Francisco Butiñá (Banyoles, Girona, 1834) es ante todo un jesuita en el que la espiritualidad ignaciana prendió como semilla en su tierra propia. Ingresó en Loyola en una Compañía que acababa de resurgir de su extinción. El rasgo ignaciano de “hallar a Dios en todas las cosas” le hace vivir sin merma su ilusión primera. El «me parece que iba guiado» que había escrito Ignacio de Loyola, podía ponerlo Butiñá como encabezamiento de cada capítulo de su historia de profeta, comunicador, sacerdote, ejecutivo… todo en una pieza.

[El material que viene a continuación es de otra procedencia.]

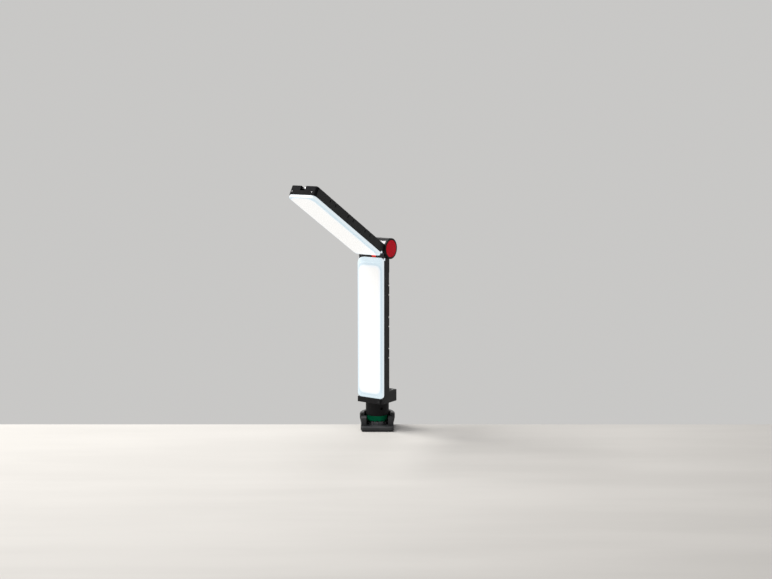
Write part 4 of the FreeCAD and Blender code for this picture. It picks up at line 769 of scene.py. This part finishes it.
def threaded_screw():
    """The clamp screw: a threaded shaft, a plain neck and a ball end.

    At height z and angle a the shaft's radius is the crest radius less the thread's depth times a rounded
    trapezium wave of z / pitch - a / (2 pi), faded out at both ends of the thread.
    """
    low, high = extent("clamp_screw")
    crest = (high[0] - low[0]) / 2
    centre = (low + high) / 2
    around = 48
    pitch, depth, wave_slope, crest_share = 2.5, 1.0, 4, 0.55
    ball, neck, neck_length, neck_overlap = 3.0, 2.0, 3.0, 1.2
    ball_foot, ball_tip = 0.75, 0.02
    plain_length, start_fade, end_fade, end_gap = 22.0, 2.0, 1.5, 0.8
    chamfer, shoulder, neck_fillet = 0.8, 0.9, 0.4
    first_level, top_gap, level_step = low[2] + 1.0, 0.6, 0.26
    top = high[2] - 2 * ball - neck_length + neck_overlap
    angle = np.linspace(0, 2 * math.pi, around, endpoint=False)
    levels = np.arange(first_level, top - top_gap, level_step)
    phase = (levels[:, None] / pitch - angle[None, :] / (2 * math.pi)) % 1.0
    wave = np.clip(np.abs(phase - 0.5) * wave_slope - crest_share, 0, 1)
    fade = (np.clip((levels - low[2] - plain_length) / start_fade, 0, 1)
            * np.clip((top - levels - end_gap) / end_fade, 0, 1))
    radius = crest - depth * wave * fade[:, None]
    height = np.repeat(levels[:, None], around, 1)
    shaft = np.stack([radius * np.cos(angle), radius * np.sin(angle), height], -1)
    foot = np.array([(crest - chamfer, low[2]), (crest, low[2] + chamfer)])
    arc = np.linspace(-math.pi / 2 + ball_foot, math.pi / 2 - ball_tip, 14)
    globe = np.stack([ball * np.cos(arc), high[2] - ball + ball * np.sin(arc)], -1)
    end = np.vstack([[(crest - shoulder, top), (neck + neck_fillet, top), (neck, top + neck_fillet)], globe])
    points, faces = lofted(np.vstack([spun(foot, around), shaft, spun(end, around)]))
    piece("threaded_screw", "clamp_screw", points + (centre[0], centre[1], 0), faces, 25.0)


threaded_screw()


def scalloped_knob():
    """The knob: eight finger scallops round a barrel, a stepped hub above and a dished foot below.

    A ring's point at angle a is drawn in by the scallop's depth times a cosine wave of eight periods, raised
    to a power that widens the lands between the scallops, and less so towards the hub and the dish.
    """
    low, high = extent("clamp_knob")
    centre = (low + high) / 2
    radius = (high[0] - low[0]) / 2
    bottom, top = low[2], high[2]
    bore, bore_end = 5.0, bottom + 4
    dish, dish_side, hub, hub_foot = radius * 0.55, radius * 0.66, radius * 0.5, radius * 0.55
    profile = rounded([(axis_gap, bottom + 1.6), (dish, bottom + 1.2), (dish_side, bottom + 0.1),
                       (radius * 0.9, bottom), (radius, bottom + 3), (radius, top - 5),
                       (radius * 0.86, top - 1.4), (hub_foot, top - 1.0), (hub, top),
                       (bore, top), (bore, bore_end)],
                      [1.0, 0.8, 1.4, 2.0, 2.0, 1.2, 0.6, 0.5, 0.2], 6)
    scallops, scallop_depth, sharpness, scallop_start, scallop_rise = 8, 0.15, 1.6, 0.68, 0.3

    def reach(angle, ring_radius, ring_height):
        wave = ((1 + np.cos(scallops * angle)) / 2) ** sharpness
        share = np.clip((ring_radius / radius - scallop_start) / scallop_rise, 0, 1)
        return 1 - scallop_depth * wave * share

    points, faces = lofted(spun(profile, 160, reach))
    piece("scalloped_knob", "clamp_knob", points + (centre[0], centre[1], 0), faces, 42.0)


scalloped_knob()


def pressure_foot_pieces():
    """The pressure pad and its rubber face, surfaces of revolution with rounded edges.

    The rubber's profile has five grip rings, evenly pitched, each a groove with sloping sides.
    """
    low, high = extent("pressure_pad_rubber")
    centre = (low + high) / 2
    at = (centre[0], centre[1], 0)
    radius, bottom, top = (high[0] - low[0]) / 2, low[2], high[2]
    grooves, first_groove, groove_margin = 5, 1.6, 2.6
    groove_width, groove_slope, groove_depth = 1.0, 0.25, 0.45
    steps = [(axis_gap, top)]
    for i in range(grooves):
        start = first_groove + i * (radius - groove_margin) / grooves
        end = start + groove_width
        steps += [(start, top), (start + groove_slope, top - groove_depth),
                  (end - groove_slope, top - groove_depth), (end, top)]
    steps += [(radius, top), (radius, bottom), (axis_gap, bottom)]
    profile = rounded(steps, [0.05] * (len(steps) - 4) + [0.4, 0.1], 4)
    points, faces = lofted(spun(profile))
    piece("foot_rubber", "pressure_pad_rubber", points + at, faces)
    low, high = extent("pressure_pad")
    radius, bottom, top = (high[0] - low[0]) / 2, low[2], high[2]
    hub, cone, bore, floor = 8.0, 9.6, 3.55, top - 2.4
    plate, cone_drop = top - 4.0, 1.2
    profile = rounded([(axis_gap, top), (radius, top), (radius, plate + cone_drop), (cone, plate),
                       (hub, plate - cone_drop), (hub, bottom), (bore, bottom), (bore, floor),
                       (axis_gap, floor)],
                      [0.5, 0.6, 1.0, 1.0, 0.5, 0.15, 0.1])
    points, faces = lofted(spun(profile))
    piece("foot_plate", "pressure_pad", points + at, faces)


pressure_foot_pieces()


def return_spring(node):
    """A wire coil: a small circle carried along a helix of four turns about X.

    At angle a of the helix the wire's middle lies at x = start + pitch * a / (2 pi), and its circle is set
    across the helix's own direction.
    """
    low, high = extent(node)
    centre = (low + high) / 2
    wire_radius = 0.25
    turns, steps_a_turn, around = 4, 28, 8
    angle = np.linspace(0, 1, turns * steps_a_turn) * turns * 2 * math.pi
    run = (high[1] - low[1]) / 2 - wire_radius
    rise = (high[0] - low[0] - 2 * wire_radius) / (2 * math.pi * turns)
    path = np.stack([low[0] + wire_radius + rise * angle, run * np.cos(angle), run * np.sin(angle)], -1)
    radial = np.stack([np.zeros_like(angle), np.cos(angle), np.sin(angle)], -1)
    along = np.stack([np.full_like(angle, rise), -run * np.sin(angle), run * np.cos(angle)], -1)
    along = along / np.linalg.norm(along, axis=1)[:, None]
    across = np.cross(along, radial)
    turned = np.linspace(0, 2 * math.pi, around, endpoint=False)[None, :, None]
    circle = np.cos(turned) * radial[:, None] + np.sin(turned) * across[:, None]
    points, faces = lofted(path[:, None] + wire_radius * circle)
    piece(node.replace("grip", "coil"), node, points + (0, centre[1], centre[2]), faces)


return_spring("grip_spring_left")
return_spring("grip_spring_right")


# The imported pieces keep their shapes, and get their finishes and softened edges

weld_distance, flat_angle, edge_angle, crease_angle = 0.002, 0.6, 35, 32
edge_widths = {
    "clamp_frame": 0.35, "upper_jaw_pad": 0.3, "ribbed_collar": 0.15, "swivel_bush": 0.25, "neck": 0.25,
    "lower_housing": 0.25, "upper_housing": 0.25, "upper_end_cap": 0.2, "chin_cover": 0.25,
    "rear_box_cover": 0.2, "hinge_cheek_left": 0.2, "hinge_cheek_right": 0.2, "hinge_knuckle": 0.2,
    "hinge_band": 0.12, "release_grip_left": 0.25, "release_grip_right": 0.25, "bar_roller": 0.2,
    "hanging_bar": 0.1,
}


def dress(name):
    """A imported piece's own finish, its flat faces made whole and its edges broken by a narrow rounding."""
    packed = nodes[name]
    for material_slot in packed.material_slots:
        material_slot.material = own_finishes.get(name, finishes[slot_of[name]])
    mesh = packed.data
    mesh.polygons.foreach_set("use_smooth", np.ones(len(mesh.polygons), bool))
    weld = packed.modifiers.new("weld", "WELD")
    weld.merge_threshold = weld_distance * MM
    whole = packed.modifiers.new("whole_faces", "DECIMATE")
    whole.decimate_type = "DISSOLVE"
    whole.angle_limit = math.radians(flat_angle)
    if name in edge_widths:
        rounding = packed.modifiers.new("edge_rounding", "BEVEL")
        rounding.width = edge_widths[name] * MM
        rounding.segments = 2
        rounding.limit_method = "ANGLE"
        rounding.angle_limit = math.radians(edge_angle)
        rounding.miter_outer = "MITER_ARC"
        rounding.use_clamp_overlap = True
    crease = packed.modifiers.new("creases", "EDGE_SPLIT")
    crease.split_angle = math.radians(crease_angle)
    shading = packed.modifiers.new("shading", "WEIGHTED_NORMAL")
    shading.keep_sharp = True


for name in nodes:
    dress(name)


# Bench and studio

# The clamp's upright back is this thick, and it stands off the bench's edge by this gap
upright_thickness, bench_gap = 12.0, 1.6
bench_edge = extent("clamp_frame")[1][1] - upright_thickness - bench_gap

lamp_target = (0, 0, 0.2)
backdrop_colour, surrounding_colour = (0.58, 0.575, 0.565, 1), (0.21, 0.21, 0.22, 1)


def bench_board(name, x, y, z, colour):
    """A pale board, its long edges rounded: a rounded rectangle of Y and Z carried along X."""
    outline = rounded([(y[0], z[0]), (y[1], z[0]), (y[1], z[1]), (y[0], z[1]), (y[0], z[0]), (y[1], z[0])],
                      [1.0, 1.2, 1.2, 1.0], 6)[1:-1]
    rings = [np.stack([np.full(len(outline), place), outline[:, 0], outline[:, 1]], -1) for place in x]
    points, faces = lofted(np.array(rings))
    mesh = bpy.data.meshes.new(name)
    mesh.from_pydata((points * MM).tolist(), [], [row for face in faces for row in face.tolist()])
    made, shader = finish(name + "_finish", colour, 0.9, specular=0.05)
    mottle(made, shader, "Base Color", 6.0, *shades(colour, 0.03), stretch=(0.3, 2.0, 2.0))
    mesh.materials.append(made)
    board = bpy.data.objects.new(name, mesh)
    bpy.context.scene.collection.objects.link(board)


bench_board("bench_top", (-900.0, 900.0), (-1300.0, bench_edge), (-30.0, 0.0), (0.62, 0.60, 0.57))


def softbox(name, place, width, height, power, colour):
    """A rectangular soft light that looks at the lamp."""
    lamp = bpy.data.lights.new(name, "AREA")
    lamp.shape = "RECTANGLE"
    lamp.size, lamp.size_y = width, height
    lamp.energy = power
    lamp.color = colour
    light = bpy.data.objects.new(name, lamp)
    light.matrix_world = aimed(np.array(place) - np.array(lamp_target), place).T.tolist()
    bpy.context.scene.collection.objects.link(light)


softbox("key_from_upper_left", (-0.98, 0.20, 1.55), 0.8, 0.8, 34.0, (1.0, 0.99, 0.97))
softbox("top_strip", (-0.1, 0.12, 1.7), 1.3, 0.4, 9.0, (1.0, 1.0, 1.0))
softbox("fill_from_front", (-1.5, -1.4, 0.7), 0.8, 0.8, 6.0, (0.98, 0.99, 1.0))


def studio_world():
    """An even grey light from all round, seen as a pale backdrop by the camera and in reflections."""
    world = bpy.data.worlds.new("studio")
    world.use_nodes = True
    tree = world.node_tree
    backdrop = tree.nodes["Background"]
    backdrop.inputs["Color"].default_value = backdrop_colour
    around = tree.nodes.new("ShaderNodeBackground")
    around.inputs["Color"].default_value = surrounding_colour
    path = tree.nodes.new("ShaderNodeLightPath")
    seen = tree.nodes.new("ShaderNodeMath")
    seen.operation = "MAXIMUM"
    through = tree.nodes.new("ShaderNodeMath")
    through.operation = "MAXIMUM"
    mix = tree.nodes.new("ShaderNodeMixShader")
    links = tree.links
    links.new(path.outputs["Is Camera Ray"], seen.inputs[0])
    links.new(path.outputs["Is Glossy Ray"], seen.inputs[1])
    links.new(seen.outputs[0], through.inputs[0])
    links.new(path.outputs["Is Transmission Ray"], through.inputs[1])
    links.new(through.outputs[0], mix.inputs[0])
    links.new(around.outputs[0], mix.inputs[1])
    links.new(backdrop.outputs[0], mix.inputs[2])
    links.new(mix.outputs[0], tree.nodes["World Output"].inputs["Surface"])
    bpy.context.scene.world = world


studio_world()


# The camera, fitted to the photograph

photo_width = 772
focal_pixels = 1300.0
camera_place = (12.15, -1783.98, 437.78)
camera_pitch = 7.76
camera_data = bpy.data.cameras.new("camera")
camera_data.sensor_width = 36.0
camera_data.lens = camera_data.sensor_width * focal_pixels / photo_width
camera_data.clip_end = 50.0
camera = bpy.data.objects.new("camera", camera_data)
camera.location = [value * MM for value in camera_place]
camera.rotation_euler = (math.radians(90 - camera_pitch), 0, 0)
bpy.context.scene.collection.objects.link(camera)
bpy.context.scene.camera = camera
bpy.context.scene.view_settings.view_transform = "Standard"
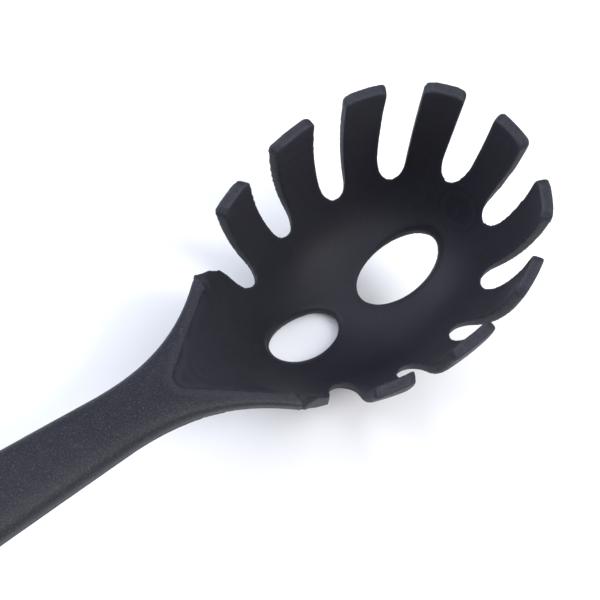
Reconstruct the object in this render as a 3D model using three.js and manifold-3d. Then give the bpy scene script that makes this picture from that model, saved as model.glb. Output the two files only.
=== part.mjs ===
// A pasta server: a deep oval bowl with tines round its rim, on a long hollow handle.
//
// Everything is drawn in the head's mould frame: X runs from the handle to the front of the bowl,
// Y runs to one side, and Z is the direction in which the mould opens. The finished pieces are then
// pitched together, so that the server lies on its bowl and on the flat under its handle's end.

import * as THREE from "three";
import { mergeVertices } from "three/addons/utils/BufferGeometryUtils.js";
import Module from "manifold-3d";

const wasm = await Module();
wasm.setup();

// ---------------------------------------------------------------- driving dimensions (mm, degrees)

const GAP = 0.3; // clearance kept between two pieces that touch
const FAR = 80; // reach of a cutter that must clear the part
const aheadX = -30; // station in front of the whole handle
const behindX = -280; // station behind it

const bowl = {
  centreX: -4, // station of the widest point, at the rim
  uprightZ: 4, // level at which the wall stands upright
  lidZ: 14, // top of the blank, above every rim
  shift: 4.4, // how far the deepest level is set forward of the rim
  planPower: 2.17, // squareness of the front half in plan
  spreadPower: 3.24, // squareness of the turn from the floor into the wall
  depthPower: 2.5,
  rampRun: 0.375, // how far the back ramp runs for each millimetre it climbs
  flareFrom: -8, // level above which the ramp eases towards the handle
  flareRate: 0.037,
};
const outerSkin = { front: 42.4, halfWidth: 34.2, depth: 54.7, back: 32.9 };
const innerSkin = { front: 39.4, halfWidth: 31.3, depth: 51.7, back: 30.4 };

// The rim dips a little towards the back of the bowl and rises to the front tine.
const rim = { lowX: -11, lowZ: -2.4, curve: 0.0006, backX: -36, frontX: 45 };

// Each slot opens away from its round root. Root centres are polar, as seen along Z.
const slot = { rootRadius: 3.9, flareAngle: 7.6, length: 45 };
const slotRoots = [
  { radius: 36.9, angle: 146.6, heading: 130.5 },
  { radius: 29.9, angle: 116.3, heading: 117.8 },
  { radius: 27.6, angle: 78.9, heading: 82.0 },
  { radius: 30.2, angle: 44.8, heading: 49.5 },
  { radius: 33.6, angle: 14.2, heading: 20.7 },
];
const drainHoles = [
  { x: 7.4, halfLength: 12.9, halfWidth: 7.4 },
  { x: -25.7, halfLength: 11.2, halfWidth: 5.9 },
];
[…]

Y su frase de «me moví primero por los numerosos ejemplos de nuestros mayores» con que él justificó episodios de su vida, remite a la larga serie de jesuitas que le habían precedido.
“Duele ver cómo están los campos…” Esta expresión de fáciles resonancias evangélicas, en la que Francisco Butiñá condensa su contemplación de los campos castellanos quemados por la sequía, retrata su extraordinaria sensibilidad para todo lo humano. Su capacidad de reacción y de respuesta, su intensa vida apostólica la retratarán mejor que nada. Cercano a todo ser humano, conecta inmediatamente con sus problemas y se los apropia. La revolución industrial ha irrumpido en España. Son experimentables sus efectos. Y de manera especial en el mundo de la mujer. Pero donde esta sensibilidad se desborda es ante los problemas del mundo del trabajo y del sin-trabajo.
La contemplación de Cristo artesano surge desde lo más hondo impulsándolo como una utopía a «hacer». El qué y el cómo lo irá descubriendo. Y como no le cabe dentro, proyecta primero esta utopía a una cordonera, Bonifacia, y a un grupo de obreras salmantinas. Más tarde repetirá el intento en Gerona. Y pacientemente acompaña y conduce el geminar de esta utopía. Así surge una nueva forma de vida religiosa en dos Congregaciones: Siervas de san José e Hijas de san José. Las circunstancias divinas y humanas irán configurando y torneando, no siempre con el beneplácito de Butiñá, su vida como fundador.
“Las casas de esta Congregación serán denominadas Talleres de Nazaret, siendo su modelo y ejemplar aquella pobre morada en donde Jesús, María y José ganaban el pan con su trabajo y el sudor de su rostro”. Nazaret habría de ser la síntesis personal que Butiñá se empeña proyectar sobre un mundo que desnaturaliza el trabajo, y a la persona con él, hasta destruirla. Por este reto audaz habría de pagar el precio de sí mismo, que es el precio de todos los profetas. Y lo pagaría proféticamente, viviendo, con su habitual visión providencialista de la historia humana, el despojo de su obra y las resistencias a la carga de novedad y de efectividad que su carisma entrañaba.